Temporary Protected Status (TPS) allows immigrants to live and work legally in the United States if they would face extreme hardship after being forced to return to their countries of origin. Immigrants from El Salvador, which has been ravaged by natural disaster and poverty, have been TPS-eligible since 2001, and today there are 262,500 Salvadorans with that status in the United States. Collectively, they are the parents of 192,700 American-born U.S. citizens. On Jan. 8, the federal government announced that it would end the TPS program for Salvadorans by September 2019, forcing immigrants who have built a long-term life in the United States to return to a poor and violence-wracked El Salvador or join the ranks of unauthorized U.S. immigrants living fearfully in the shadows.
When asked whether DHS proposes that Salvadoran parents must leave their U.S. citizen children behind, a senior administration official replied, “We’re not getting involved in individual family decisions.” There’s no question, though, that the policy will tear countless families and individual lives apart.

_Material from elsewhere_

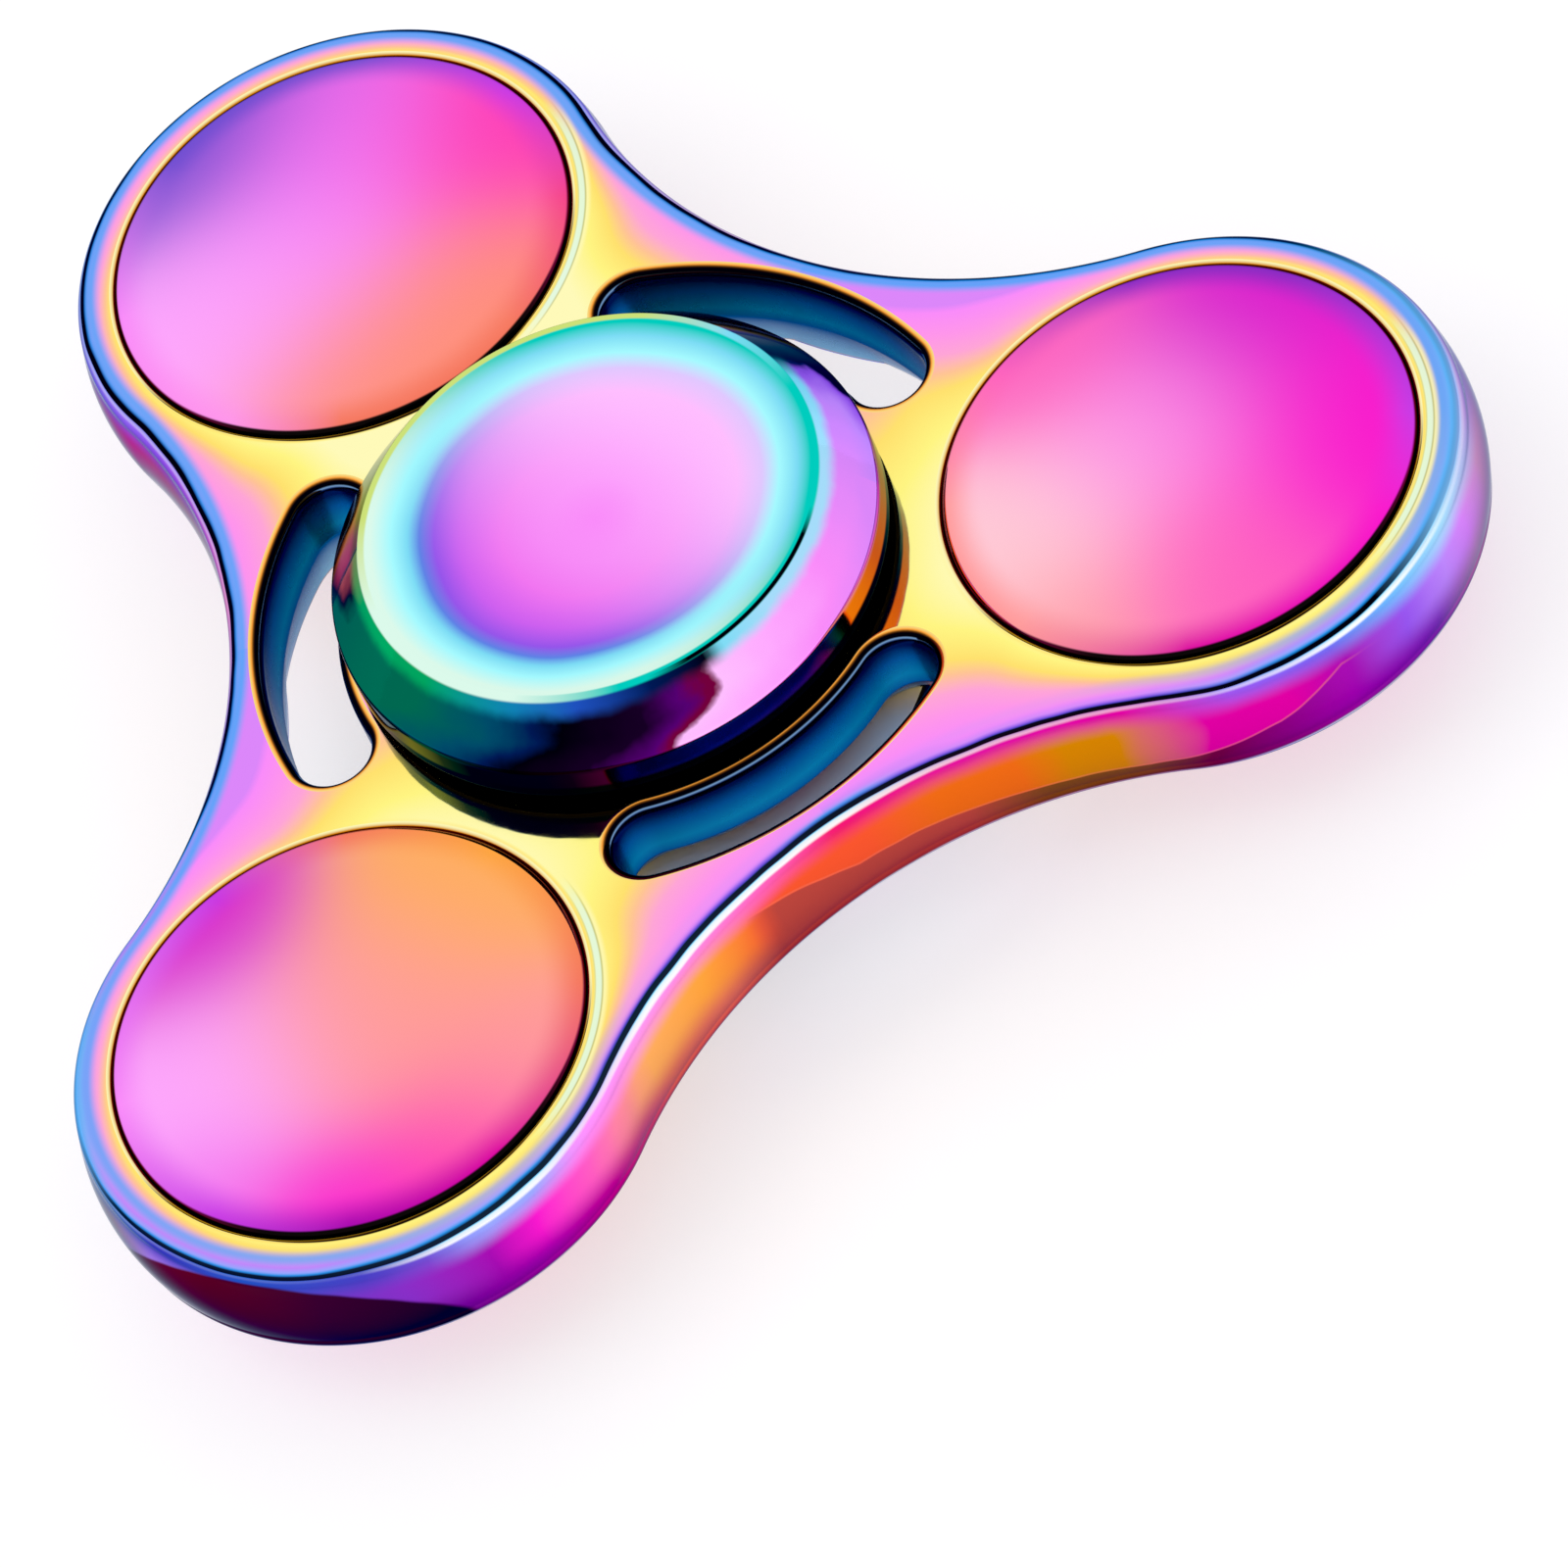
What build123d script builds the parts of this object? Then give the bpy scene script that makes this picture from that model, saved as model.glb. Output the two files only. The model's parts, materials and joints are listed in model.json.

“The deportation of hundreds of thousands of Salvadorans — as well as Sudanese, Nicaraguans, Haitians, and Hondurans — is objectionable on multiple levels,” said Libertarian National Committee Chair and Phoenix, Ariz., mayoral candidate Nicholas Sarwark. “Salvadorans are exceptionally well-integrated into American society, with 85 percent speaking some English and 48 percent speaking English very well or exclusively. Their labor force participation rate is 88 percent compared to the U.S. average of 63 percent, and 45,000 Salvadoran TPS holders have mortgages. They are not part of the problem of welfare dependency. They are part of the solution. People who are obviously contributing members of society should be welcomed with open arms. The comparatively few who have criminal backgrounds should be dealt with separately.”
In her announcement, Department of Homeland Security Secretary Kirstjen Nielsen argued that the 18-month delay before deportations become effective will allow Congress to come up with a “permanent solution.” Immigration isn’t a problem in need of a solution, though. Immigration is an asset to the United States, one that grows the economy and improves the lives of not only those people who move here, but also those who were already here. Ultimately, the only way to deter immigrants is to destroy the market economy that draws people here from throughout the world.
The United States had no quantitative immigration laws until 1921, and no qualitative laws until 1875 when convicts and prostitutes were barred from entry. “Mental defectives” and Chinese were prohibited in 1882 for blatantly racist reasons. One of the complaints in the Declaration of Independence for the revolt against King George III was that “He has endeavoured to prevent the Population of these States; for that purpose obstructing the Laws for the Naturalization of Foreigners; refusing to pass others to encourage their Migrations hither.”
The U.S. economy suffered not at all from our acceptance of the huddled masses yearning to breathe free. Immigrants made this country great in the first place, and they continue to do so today. We need to move in the direction of more open, legal immigration, not in the direction of militarized borders fit only for a police state.
“The entire debate about immigration results from a misapplied concept of property rights,” said Sarwark. “When we refer to ‘my car, my clothes, or my toothpaste,’ few would argue that the word ‘my’ does not imply a property right. But we also use the word ‘my’ in the context of ‘my street, my neighborhood, and my country.’ We obviously don’t have a property right in the entire country, but opponents of immigration use arguments that imply we all do have a collective right to our country — and, therefore, a right to exclude foreigners. We don’t. We each have an individual moral right to hire, do business with, or sell a house to any willing person from anywhere. We also have the moral obligation not to interfere with our neighbor’s right to do or not do the same.”
The issue of immigration has been obscured by layers of cynical campaign rhetoric, but it comes down to whether individual liberty applies only to native-born Americans or to everyone. If freedom works for us — and it does — what possible moral reason do we have to say it applies to people born in San Diego, but not to those born inches away in Tijuana?
The Libertarian Party plans to field more than 2,000 candidates for public office in 2018. You can count on Libertarian officeholders to champion the common-sense policies of fairness and individual rights for all, no matter where they were born.